The German chemist Johann Friedrich Adolf von Baeyer (1835-1917) experimented in the organic field, notably achieving the synthesis of indigo. He received the Nobel Prize in chemistry in 1905.
Adolf von Baeyer was born in Berlin on Oct. 31, 1835. From an early age Adolf was devoted to the study of nature; for example, he planted date seeds in a series of pots which were nourished successively by milk, wine, and ink. The 8-year-old who conducted such endeavors was destined to become a superb experimentalist during 60 years of leadership and to garner many scientific honors.
After comprehensive studies in physics and mathematics at the Friedrich Wilhelm Gymnasium in Berlin, Baeyer went to the University of Berlin, where he pursued the same course. One year later, convinced that chemistry was to be his life, Baeyer moved to Heidelberg to study. His doctoral research on arsenical organic compounds was completed in 1858 and indicated his future scientific focus—the analysis and synthesis of organic molecules.
At the new laboratories established in the Gewerbe institute in Berlin, Baeyer assembled a brilliant circle of chemists that rivaled the group gathered by A. W. von Hofmann at the University of Berlin. To this period belong Baeyer's studies of uric acid, which contributed to the clarification of the biochemical differences in the metabolic processes of mammals and reptiles.
The years from 1865 to 1885 were devoted to the painstaking investigation of the organic dyes, particularly indigo, alizarin, and isatin. This work contributed immensely to the German dye industry's phenomenal growth but brought no material rewards to Baeyer, who generously shared his insights and techniques with his students.

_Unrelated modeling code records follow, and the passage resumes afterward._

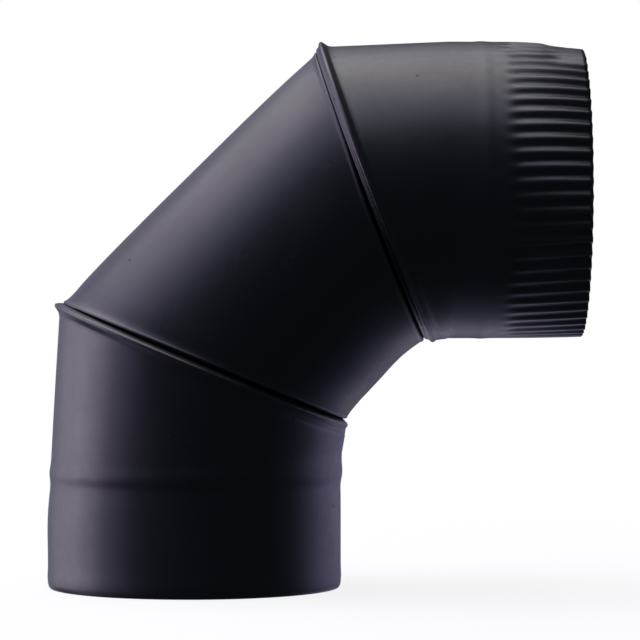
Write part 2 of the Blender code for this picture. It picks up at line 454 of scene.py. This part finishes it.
lower_keys, upper_keys = flange_keys(LOWER), flange_keys(UPPER)
tube = [bowed(lower_keys[-1], upper_keys[-1], s) for s in (0.06, 0.15, 0.3, 0.5, 0.7, 0.85, 0.94)]
keys = [*lower_keys, *tube, *reversed(upper_keys)]
spans = [FINE_STEP] * len(lower_keys) + [STRAIGHT_STEP] * len(tube) + [FINE_STEP]
bm, turn, row = roll(flow(keys, spans), HOOP_CORNERS)
face_out(bm, HOOP_CORNERS, wall_row=30, inside=(LOWER.centre + UPPER.centre) / 2)
for v in bm.verts:
    below = (LOWER.centre - v.co).dot(LOWER.axis)
    above = (UPPER.centre - v.co).dot(UPPER.axis)
    share = below / (below + above)
    in_line = math.cos(v[turn]) ** 2
    for ring, depth in ((LOWER, below), (UPPER, above)):
        close = smooth_step(0.0003, ring.gap - ring.lip, depth)
        close *= 1 - smooth_step(*GAP_FADE, depth)
        heelward = 0.5 - 0.5 * math.cos(v[turn])
        shut = ring.heel_shut * smooth_step(*ring.shut_from, heelward)
        reach = ring.gap * max(THROAT_SHUT * in_line, shut) * close
        v.co += UPHILL * (reach / UPHILL.dot(ring.axis))
    dip = smooth_step(0.30, 0.75, share) * (1 - smooth_step(0.90, 0.99, share))
    v.co += HEEL * (DIP * dip * in_line * (math.cos(v[turn]) > 0))
bm.normal_update()
weather(bm, turn, lap_turn=math.radians(40), radius=0.08, lap_height=0.00028, seed=11.0,
        rings=[LOWER, UPPER])
wear(bm, lambda v: max(smooth_step(0.0008, 0.0, abs((v.co - ring.centre).dot(ring.axis)
                                                    - ring.lip + ring.gap + 0.0006))
                       for ring in (LOWER, UPPER)))
sheet_piece("middle_gore", bm, "middle", stove_paint("middle_paint"))


# ---------------------------------------------------------------- Crimped end gore
# The male end, which slides into the next pipe. A crimping wheel has gathered its last
# 40 mm into narrow lengthwise pleats, deepest at the rim, and a ridge is pressed round
# it as a stop. Its slanted edge carries the second hollow bead.

CRIMPS = 64
CORNERS_PER_CRIMP = 10
CRIMP_LENGTH = 0.0405
CRIMP_ROWS = 22
CRIMP_SLANT = math.radians(-1.85)
CRIMP_DEPTH = 0.00090
CRIMP_DEEPENS = 0.0011
PRESSED_TURN = math.radians(197)
OUTLET_HEIGHT = 0.2089
OUTLET_RADIUS = 0.0780
RIDGE = ((-6.0, 0.0), (-4.4, 0.04), (-2.5, 0.17), (0.0, 0.28), (2.5, 0.17), (4.4, 0.04), (6.0, 0.0))
RIDGE_FROM_RIM = 0.0531
OUTLET_END = Vector((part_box("crimped_end_gore")[1].x, 0, OUTLET_HEIGHT))


def outlet_station(from_rim, grow=0.0):
    """Hoop of the outlet, drawn in and drooping where it is crimped."""
    lean = max(0.0, (from_rim - 0.070) / 0.060)
    done = max(0.0, 1 - from_rim / CRIMP_LENGTH)
    crest = OUTLET_RADIUS - 0.0022 * done ** 2 + grow
    centre = OUTLET_END - X * from_rim - Z * (0.0012 * lean + 0.0015 * done ** 2)
    return station(centre, -Z, Y, crest - 0.0010 * lean, crest + 0.0015 * lean)


keys = bead_keys(UPPER, X)
wall_span = len(keys) - 1
spans = [FINE_STEP] * wall_span + [0.006, WALL_STEP] + [0.0016] * len(RIDGE)
keys += [outlet_station(0.0700), outlet_station(0.0620)]
keys += [outlet_station(RIDGE_FROM_RIM - x / 1000, out / 1000) for x, out in RIDGE]
body = flow(keys, spans, wall_span)
first_crimp_row = len(body)
for i in range(1, CRIMP_ROWS + 1):
    body.append(outlet_station((CRIMP_LENGTH + 0.0055) * (1 - i / CRIMP_ROWS)))
bm, turn, row = roll(body, CRIMPS * CORNERS_PER_CRIMP)
face_out(bm, CRIMPS * CORNERS_PER_CRIMP, wall_row=20, inside=OUTLET_END - X * 0.06)
weather(bm, turn, lap_turn=math.radians(209), radius=OUTLET_RADIUS, lap_height=0.00022,
        seed=23.0, rings=[UPPER])

for v in bm.verts:
    from_rim = OUTLET_END.x - v.co.x
    if v[row] < first_crimp_row - 2:
        continue
    centre = Vector((v.co.x, 0, OUTLET_END.z))
    inwards = (centre - v.co).normalized()
    valley = 0.5 - 0.5 * math.cos(CRIMPS * v[turn])
    start = smooth_step(CRIMP_LENGTH + 0.0040, CRIMP_LENGTH - 0.0050, from_rim)
    depth = (CRIMP_DEPTH + CRIMP_DEEPENS * (1 - from_rim / CRIMP_LENGTH)) * start
    uneven = 1 + 0.12 * noise.noise(Vector((v[turn] * 9, 2.0, 0)))
    uneven -= 0.30 * smooth_step(0.45, 0.95, math.cos(v[turn]))
    aside = math.degrees(turn_apart(v[turn], PRESSED_TURN))
    pressed = smooth_step(-19, -13, aside) * smooth_step(19, 14, aside)
    pressed *= smooth_step(0.0230, 0.0130, from_rim)
    depth *= uneven * (1 - 0.95 * pressed)
    sunk = 0.0012 * pressed * (0.2 + 0.8 * min(1.0, from_rim / 0.014))
    v.co += inwards * (depth * valley + sunk)
    slant = Matrix.Rotation(CRIMP_SLANT * (1 - from_rim / CRIMP_LENGTH) * start, 3, X)
    v.co = centre + slant @ (v.co - centre)
    if from_rim < 0.002:
        v.co.x -= 0.0001 * valley + 0.00015 * noise.noise(Vector((v[turn] * 14, 7.0, 0)))
bm.normal_update()
wear(bm, lambda v: max(UPPER.on_crest(v.co), smooth_step(0.0025, 0.0, OUTLET_END.x - v.co.x),
                       0.6 * smooth_step(0.035, 0.02, OUTLET_END.x - v.co.x)
                       * (0.5 + 0.5 * math.cos(CRIMPS * v[turn])) ** 3))
sheet_piece("crimped_end_gore", bm, "crimped_end", stove_paint("crimped_end_paint"))


# ---------------------------------------------------------------- Studio
# A pale floor that runs out into a white room, and a wall of soft lights beside, above
# and behind the elbow, so that its sides catch them and its front stays black.

bm = bmesh.new()
bmesh.ops.create_circle(bm, cap_ends=True, segments=96, radius=6.0)
mesh = bpy.data.meshes.new("floor")
bm.to_mesh(mesh)
bm.free()
floor = bpy.data.objects.new("floor", mesh)
bpy.context.scene.collection.objects.link(floor)
floor.visible_glossy = False
floor.visible_diffuse = False
floor.visible_shadow = False

floor_material = bpy.data.materials.new("pale_floor")
floor_material.use_nodes = True
nodes, links = floor_material.node_tree.nodes, floor_material.node_tree.links
matt = nodes["Principled BSDF"]
matt.inputs["Base Color"].default_value = (0.9, 0.9, 0.9, 1)
matt.inputs["Roughness"].default_value = 0.9
matt.inputs["Specular IOR Level"].default_value = 0.0
white = nodes.new('ShaderNodeEmission')
place = nodes.new('ShaderNodeTexCoord')
reach = nodes.new('ShaderNodeVectorMath')
reach.operation = 'LENGTH'
fade = nodes.new('ShaderNodeMapRange')
fade.interpolation_type = 'SMOOTHSTEP'
fade.inputs["From Min"].default_value = 0.20
fade.inputs["From Max"].default_value = 0.75
fade.inputs["To Min"].default_value = 0.86
mix = nodes.new('ShaderNodeMixShader')
links.new(place.outputs["Object"], reach.inputs[0])
links.new(reach.outputs["Value"], fade.inputs["Value"])
links.new(fade.outputs["Result"], mix.inputs[0])
links.new(matt.outputs[0], mix.inputs[1])
links.new(white.outputs[0], mix.inputs[2])
links.new(mix.outputs[0], nodes["Material Output"].inputs["Surface"])
mesh.materials.append(floor_material)

# Each row: the angle round the line of sight from the right, the angle away from the
# camera, and the radiance. The radiances were solved for by a fitting program, not set by
# hand, apart from a few rows.
SOFTBOXES = (
    (330, 120, (0.21, 0.20, 0.39)), (300, 140, (0.49, 0.44, 0.58)), (270, 110, (0.15, 0.14, 0.26)),
    (270, 135, (0.28, 0.27, 0.42)), (240, 148, (0.60, 0.60, 0.70)),
    (210, 100, (0.45, 0.40, 0.58)), (180, 70, (0.51, 0.50, 0.87)),
    (180, 95, (2.54, 2.16, 2.74)), (180, 120, (1.29, 1.18, 1.46)), (180, 148, (0.24, 0.25, 0.35)),
    (150, 70, (0.56, 0.55, 0.81)), (150, 95, (1.27, 1.18, 1.70)), (150, 120, (0.74, 0.67, 0.97)),
    (120, 70, (0.69, 0.72, 1.17)), (120, 95, (2.71, 2.46, 2.89)), (120, 120, (1.58, 1.54, 1.54)),
    (120, 148, (0.26, 0.24, 0.35)), (90, 70, (1.44, 1.46, 1.90)), (90, 95, (2.32, 2.21, 2.28)),
    (90, 120, (1.62, 1.61, 1.77)), (0, 110, (0.32, 0.30, 0.57)), (0, 130, (0.45, 0.40, 0.58)),
    (0, 155, (0.27, 0.26, 0.44)))
BOX_SIDE = 0.95
BOX_DISTANCE = 1.8
LIT_CENTRE = Vector((0, 0, 0.15))

for number, (round_sight, from_camera, radiance) in enumerate(SOFTBOXES):
    around, away = math.radians(round_sight), math.radians(from_camera)
    direction = Vector((math.sin(away) * math.cos(around), -math.cos(away),
                        math.sin(away) * math.sin(around)))
    data = bpy.data.lights.new(f"softbox_{number}", 'AREA')
    data.size = BOX_SIDE
    data.color = [channel / max(radiance) for channel in radiance]
    data.energy = 4 * max(radiance) * BOX_SIDE ** 2
    light = bpy.data.objects.new(data.name, data)
    light.location = LIT_CENTRE + direction * BOX_DISTANCE
    light.rotation_euler = (-direction).to_track_quat('-Z', 'Y').to_euler()
    light.visible_camera = False
    bpy.context.scene.collection.objects.link(light)

world = bpy.data.worlds.new("studio")
world.use_nodes = True
bpy.context.scene.world = world
nodes, links = world.node_tree.nodes, world.node_tree.links
room = nodes["Background"]
room.inputs["Color"].default_value = (1, 1, 1, 1)
dim = nodes.new('ShaderNodeBackground')
dim.inputs["Color"].default_value = (0.048, 0.058, 0.077, 1)
seen = nodes.new('ShaderNodeLightPath')
mix = nodes.new('ShaderNodeMixShader')
links.new(seen.outputs["Is Camera Ray"], mix.inputs[0])
links.new(dim.outputs[0], mix.inputs[1])
links.new(room.outputs[0], mix.inputs[2])
links.new(mix.outputs[0], nodes["World Output"].inputs["Surface"])

bpy.context.scene.view_settings.view_transform = 'Standard'
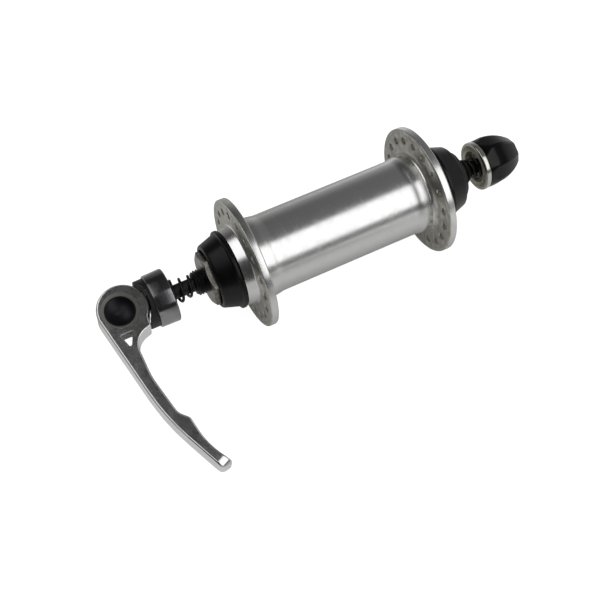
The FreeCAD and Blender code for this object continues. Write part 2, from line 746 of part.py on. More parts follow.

Baeyer and his pupils also pioneered in the study of polyacetylenes, oxonium salts, and the internal architecture of aromatic compounds and other ring structures. Generally an experimentalist, he used the structure theory of his friend August Kekulé as the theoretical base on which to build his life's work. Baeyer proposed a "centric" formula for benzene, and a "strain" theory, correlating the stability of cyclic compounds with the ring angles, to account for the submolecular properties of complex compounds. His studies in the condensation reactions of ketones and aldehydes, plus his abiding interest in plant physiology, led him to propose a photosynthetic theory which stimulated much research on this important topic.
Baeyer was married and the father of four children. He was active in the German Chemical Society and occupied some of the most prestigious chairs in the German academic world. He lived for his science, his students, and his collaborators. These included Emil and Otto Fischer, Edward Hepp, and Richard Willstäter, all of whom achieved the highest ranking in the international chemical world. Baeyer's 300 important papers are one of the great monuments of German intellectual life.
Baeyer's autobiography, which covers only the first half of his life, is not available in English. The best short account of Baeyer is the essay by Richard Willstäter in Eduard Farber, ed., Great Chemists (1961). His technical achievements are treated in Eduard Farber, The Evolution of Chemistry: A History of Its Ideas, Methods, and Materials (1952; 2d ed. 1969), and in J. R. Partington, A History of Chemistry, vol. 4 (1964).